Q. What’s next? Which book or project are you working on now?
We are currently working on the next book on Aristotle and plan to have that out by the end of the summer. From there, we will be presenting eastern philosophers like Confucius and Tao and moving into a variety of other philosophers and philosophical concepts. The goal is to make each of them as easy as possible for anyone to understand, though this can sometimes be difficult, as some philosophers have very complex ideologies. Scholars from colleges and think tanks study these philosophers and tend to write thousand-page dissertations on their philosophies, which can be hard for the average person to process. So, in researching these philosophers, I have found it challenging to break the philosophies down so that people without a high-end degree can understand their perspectives. But that is what our books do, and it allows our readers to get a good sense of what these philosophers are all about.
Q. Finally, as we ask all our guests on Jukebox Time, do you have any closing thoughts that you would like to share with the world and our readers?
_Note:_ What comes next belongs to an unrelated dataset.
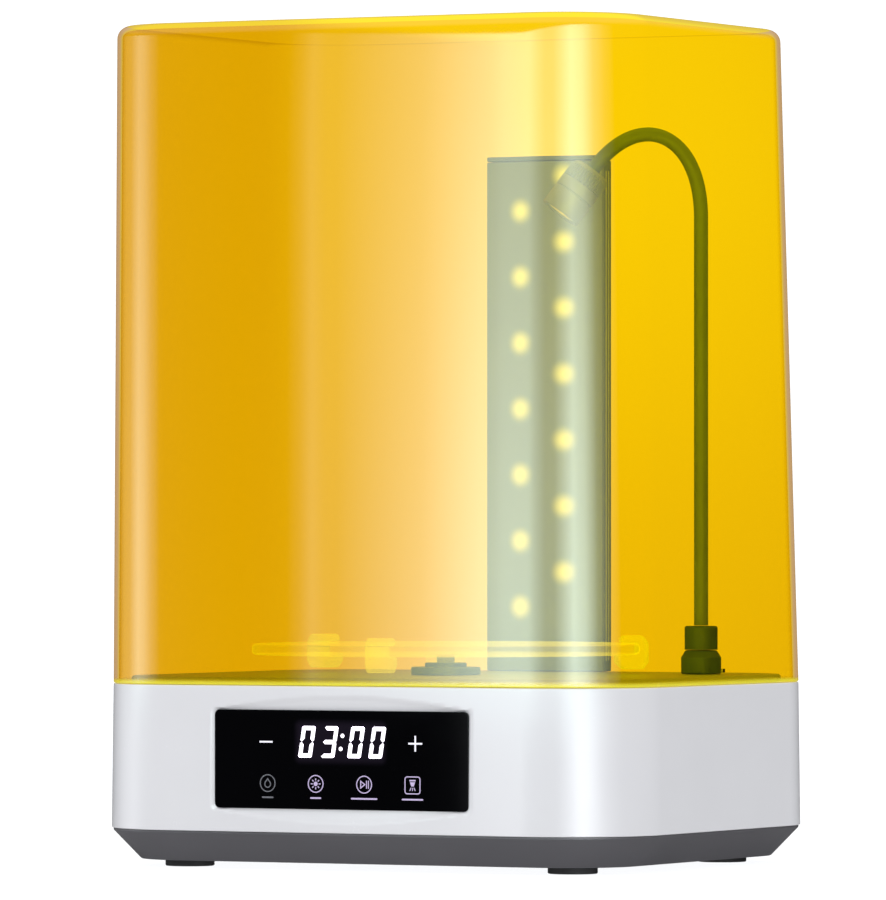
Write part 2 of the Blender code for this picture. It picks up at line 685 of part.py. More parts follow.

First, we want to thank you for letting us present our book series Be a Great Thinker to your audience.
We want all of our books to spark a more profound interest in each philosopher and philosophy and critical thinking. We completely understand that no reader will appreciate all of the ideologies or even agree with them, but that is okay; not settling for and not accepting everything is also part of critical thinking. The idea is to come into it with an open mind and take away whatever you can from each philosopher and ideology. You may be surprised by what you get from it and what you may learn about yourself and your own concepts. The idea is to start the journey and see where it leads you on the path of being a critical and a great thinker.
About the author: Adrienne Roth and Matthew Roth are passionate about Philosophy and Critical Thinking. They have spent their lives exploring ways to quantify their arguments, questioning flawed ideas, and trying to bring people together through truth and reality. With this book series, they want to show young adults how to do the same in their lives.